At a time when the U.S. Congress and President Obama are considering investing $850 billion to create jobs, a recently announced study clearly proves that business incubators need to be part of the job creation equation.

According to a research study conducted for the U.S. Department of Commerce Economic Development Administration, business incubators provide communities with significantly greater results at less cost than do any other type of public works infrastructure project.

In the study of the economic impacts and federal costs of EDA construction program investments, researchers found that business incubators are the most effective means of creating jobs – more effective than roads and bridges, industrial parks, commercial buildings, and sewer and water projects. In fact, incubators provide up to 20 times more jobs than community infrastructure projects (e.g., water and sewer projects) at a cost of $144 to $216 per job compared with $2,920 to $6,872 for the latter, the report notes.

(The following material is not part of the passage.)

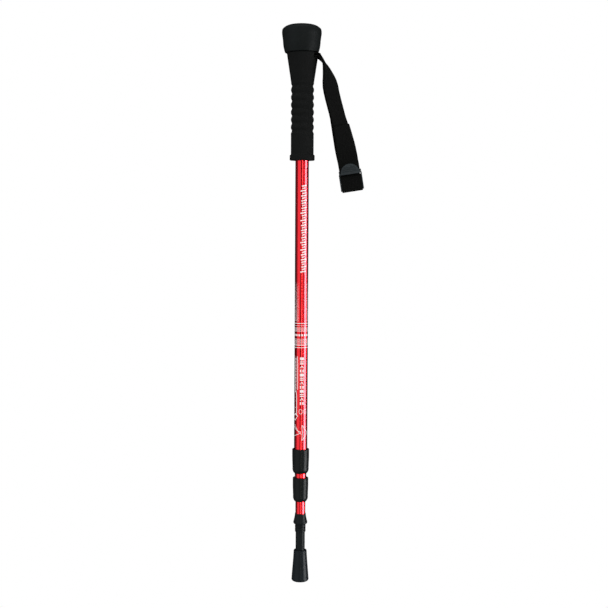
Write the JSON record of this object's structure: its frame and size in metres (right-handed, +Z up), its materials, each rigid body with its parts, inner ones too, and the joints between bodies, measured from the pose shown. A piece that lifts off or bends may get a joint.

“We agree with investing in highways, bridges and other elements of our aging infrastructure,” says Dinah Adkins, president & CEO of the National Business Incubation Association, a 1,900-member organization representing incubation programs in 59 countries. “However, business incubators are critical components of the nation’s entrepreneurial support infrastructure and the only public works projects that were designed entirely as job generators. It is vitally important that the nation leverage its existing investments in incubators to generate new jobs and innovations and to help individuals facing layoffs to start their own firms,” Adkins says.

The responsible solution, she notes, is not choosing between roads and bridges or incubators but in ensuring that incubators, which have proven themselves to be the most significant generators of new jobs, are not left out.
Business incubation programs provide entrepreneurs with a guiding hand to help them turn their ideas into viable businesses. Since the first incubator opened in Batavia, N.Y., 50 years ago, incubation programs around the world have been providing client companies with business support services and resources tailored to young firms to help increase their chances of success.

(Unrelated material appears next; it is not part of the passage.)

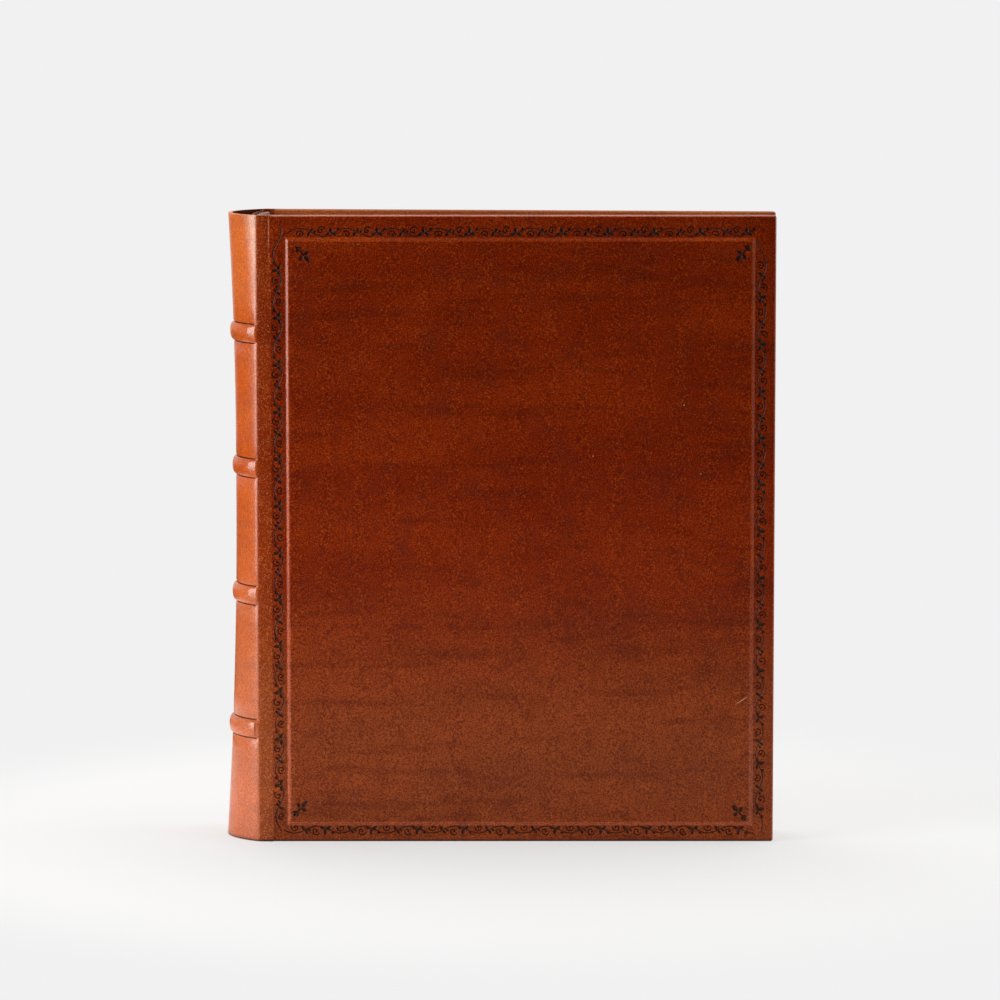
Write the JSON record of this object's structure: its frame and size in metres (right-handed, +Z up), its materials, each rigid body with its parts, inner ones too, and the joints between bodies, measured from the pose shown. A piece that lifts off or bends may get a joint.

The EDA study, “Construction Grants Program Impact Assessment Report,” was prepared by Grant Thornton and announced earlier this month in an EDA newsletter. In a recurring theme throughout the study, the authors note that “EDA’s strategic focus on innovation and entrepreneurship makes sense, in that investments in business incubators generate significantly greater impacts in the communities in which they are made than do other project types.“

The report also notes that, by dollar invested and by number of projects funded, business incubation programs have historically been the least well-funded of EDA’s public infrastructure projects.

Another EDA-funded study in the mid-1990s found that 87 percent of all firms that had graduated from NBIA member incubation programs were still in business – and about 84 percent of those graduates remained in the incubator’s community. “The jobs created by incubators aren’t one-time construction jobs,” Adkins explains, “but enduring, high-paying positions that contribute to community and U.S. global competitiveness.”

NBIA estimates that in 2005 alone, North American incubators assisted more than 27,000 start-up companies that provided full-time employment for more than 100,000 workers and generated annual revenue of more than $17 billion. Many thousands more jobs have been created by companies that have graduated from these programs and now operate self-sufficiently in their communities.

The Grant Thornton study showed that on average, EDA investments produce between 2.2 and 5.0 jobs per $10,000 in federal spending, for a federal cost per job of between $2,001 and $4,611. Business incubators create between 46.3 and 69.4 jobs per $10,000 in federal investment, for a federal cost per job of between $144 and $216.

“While investments in best-practice incubators have always shown high returns, maintaining and expanding these programs is even more important, given the fast-declining economy,” says Adkins. “Any economic stimulus should take into account the importance of our nation’s entrepreneurs and be based on verifiable data about program impacts.”